Student satisfaction, HE success

It has been a successful year for student satisfaction, despite a volatile policy landscape, says Professor Eunice Simmons

What lessons have we learned over the last academic year that will help us prepare for the year ahead? 

The messages from Government about cost-savings and efficiency are being heard loud and clear, and universities need to be on the front foot in these discussions – particularly in demonstrating how they use tuition fees wisely. There is no doubt that the application of consumer legislation to HE will present some challenges for current university systems and require professional services and academic staff to jointly review their approach to the student journey and the overall student experience.

What were the major developments during the last academic year? Has it been a successful year for UK HE?

Overall it has been a highly successful year with continuing rise in demand and undergraduate student satisfaction despite a volatile policy landscape.

Removing the cap on student numbers is one of the most debated topics in UK higher education. How will this affect the UK HE scene this year?

An individual institution’s undergraduate recruitment plans may well be disrupted by the removal of the cap on student numbers and the subsequent behaviour of competitors. Competition for good quality entrants will be particularly marked between mid-ranking institutions, and there’s the distinct possibility that universities will target applicants for subjects strategically important to their mission such as STEM.

It has been reported that grants given to students could be cut as part of savings the Department for Business needs to make, what do you think of this, and what impact will it have on UK HE overall?

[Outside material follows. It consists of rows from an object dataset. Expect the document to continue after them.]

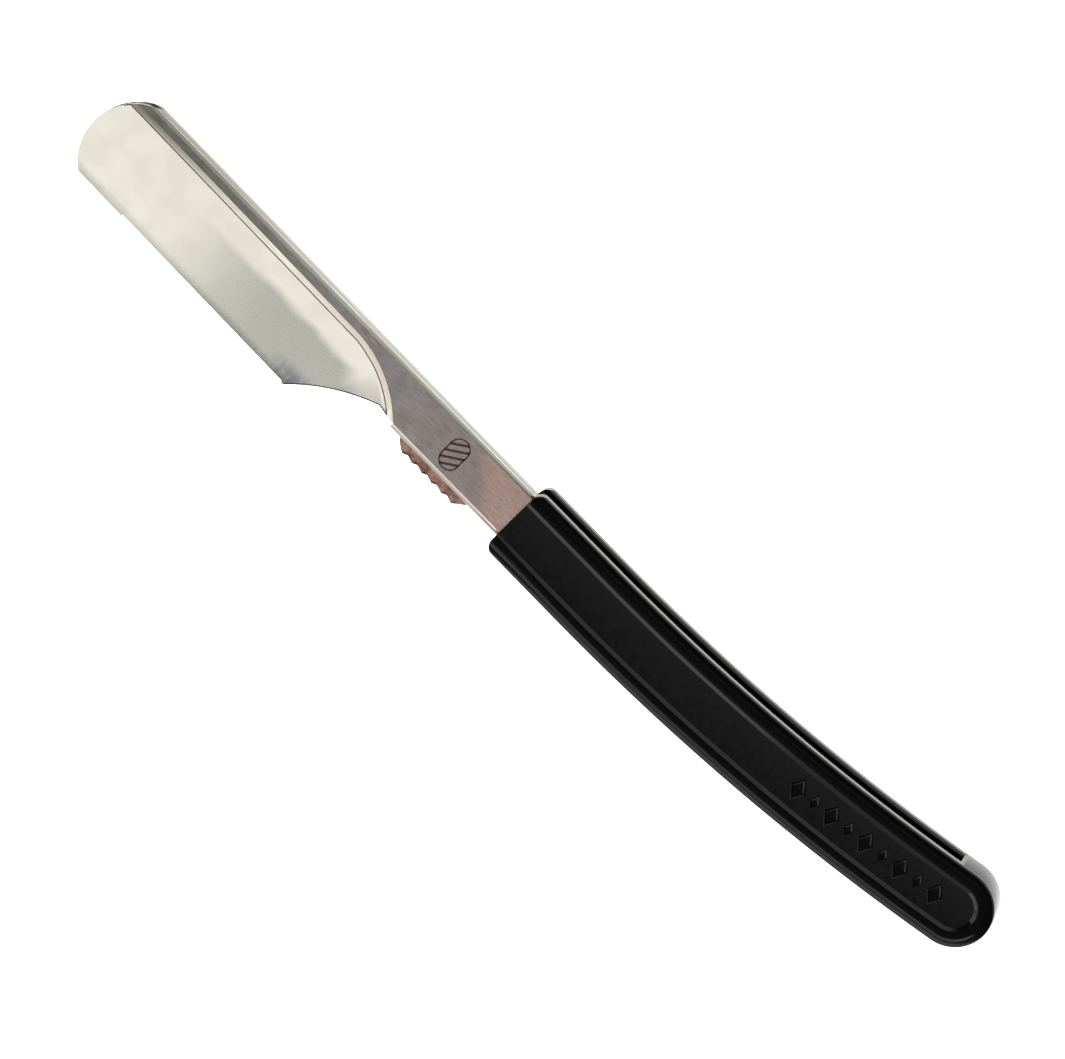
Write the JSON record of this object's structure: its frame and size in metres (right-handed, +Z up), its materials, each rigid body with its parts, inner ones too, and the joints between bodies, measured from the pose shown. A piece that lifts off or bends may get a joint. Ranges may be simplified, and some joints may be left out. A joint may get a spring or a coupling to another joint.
{
  "type": "straight razor",
  "caption": "Folding straight razor for snap-in half blades: long moulded handle, folded steel blade cover with a round nose, toothed thumb grip.",
  "frame": {"origin": "below the middle of the opened razor's bounding box, at the height of the handle's lower face", "axes": "+X along the razor from the nose of the blade cover to the far end of the handle, +Y towards the folded spine, +Z up out of the broad side"},
  "size_m": [0.2586, 0.0356, 0.0096],
  "materials": {
    "satin_stainless": "satin brushed, straight grain",
    "blade_steel": "bright ground steel",
    "pin_steel": "turned, fine",
    "brass_shim": "rolled, dull",
    "black_abs": "moulded, glossy rims and finely matt panels"
  },
  "bodies": {
    "handle": {"handle": "black_abs", "pivot_pin": "pin_steel", "pivot_washer_upper": "brass_shim", "pivot_washer_lower": "brass_shim"},
    "arm": {"blade_carrier": "satin_stainless", "grip_bar": "satin_stainless", "grip_rivet_front": "pin_steel", "grip_rivet_rear": "pin_steel", "carrier_spacer_upper": "pin_steel", "carrier_spacer_lower": "pin_steel", "blade_post_front": "pin_steel", "blade_post_rear": "pin_steel", "half_blade": "blade_steel"},
    "cover": {"blade_cover": "satin_stainless"}
  },
  "joints": [
    {"name": "handle_pivot", "type": "hinge", "parent": "handle", "child": "arm", "pos_m": [-0.00075, -0.00429, 0.0048], "axis": [0, 0, 1], "range_deg": [-120, 178.5]},
    {"name": "cover_swing", "type": "hinge", "parent": "arm", "child": "cover", "pos_m": [-0.00075, -0.00429, 0.0048], "axis": [0, 0, 1], "range_deg": [-25, 0]}
  ]
}
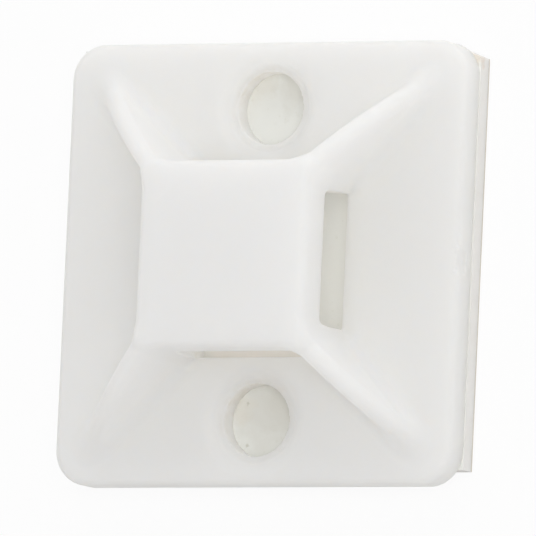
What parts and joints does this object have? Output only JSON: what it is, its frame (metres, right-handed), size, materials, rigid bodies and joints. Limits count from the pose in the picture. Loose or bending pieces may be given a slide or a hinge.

The Government has announced the move from grants to loans and, as students will be able to borrow more than the current grant regime, it is to be hoped that this is not a deterrent for widening participation applicants.

UK universities are constantly having to compete with international institutions to stay at the top of the world rankings, and attract the best students from all over the world. Are we on the right track to stay competitive, or are there potential pitfalls ahead?

Although there is still demand for UK HE from international students, the UK Government’s unwelcoming stance is in stark contrast to the approach being taken by other English speaking countries keen to increase international numbers. On a visit to universities in Canada last month with the Leadership Foundation, I saw strategies in place guaranteeing generous scholarships and work placements for overseas students as part of Canada’s drive to attract and retain new, well-educated citizens. How much longer will UK HE be able to compete with these approaches?

‘Universities need to continue to lobby government to evidence the harm the current visa regime is doing to this valuable and value-rich business.’

The government has pledged to “reform the student visa system,” but universities have previously warned that the drive to reduce net migration is harming recruitment of international students. What can universities do to help push their agenda forward?

Universities need to continue to lobby government to evidence the harm the current visa regime is doing to this valuable and value-rich business. There is also a significant likelihood that new measures will impact on the recruitment of international staff – from post-doctorals to professors – which will greatly harm the UK sector.

The Prime Minister has pledged to hold an in-out referendum on the UK’s EU membership by 2017. What does this mean for UK HE?

This may lead to a surge in interest in university places from Continental European students keen to access the loans system before anything changes. The UK benefits from research funding via the EU and no doubt there will be concerns about this.

What are the biggest challenges facing the sector for the next year?

All universities will be engaging with the newly proposed Teaching Excellence Framework – and no doubt hoping that the metrics chosen will reflect well on their institution. If their teaching quality meets the yet to be determined requirements of this framework it will enable them to pursue inflationary fee increases from 2017.  It is to be hoped that a broad view of success will be taken to include, for example, evidence of employer involvement and satisfaction.

Professor Eunice Simmons is the Pro Vice-Chancellor Academic at Nottingham Trent University.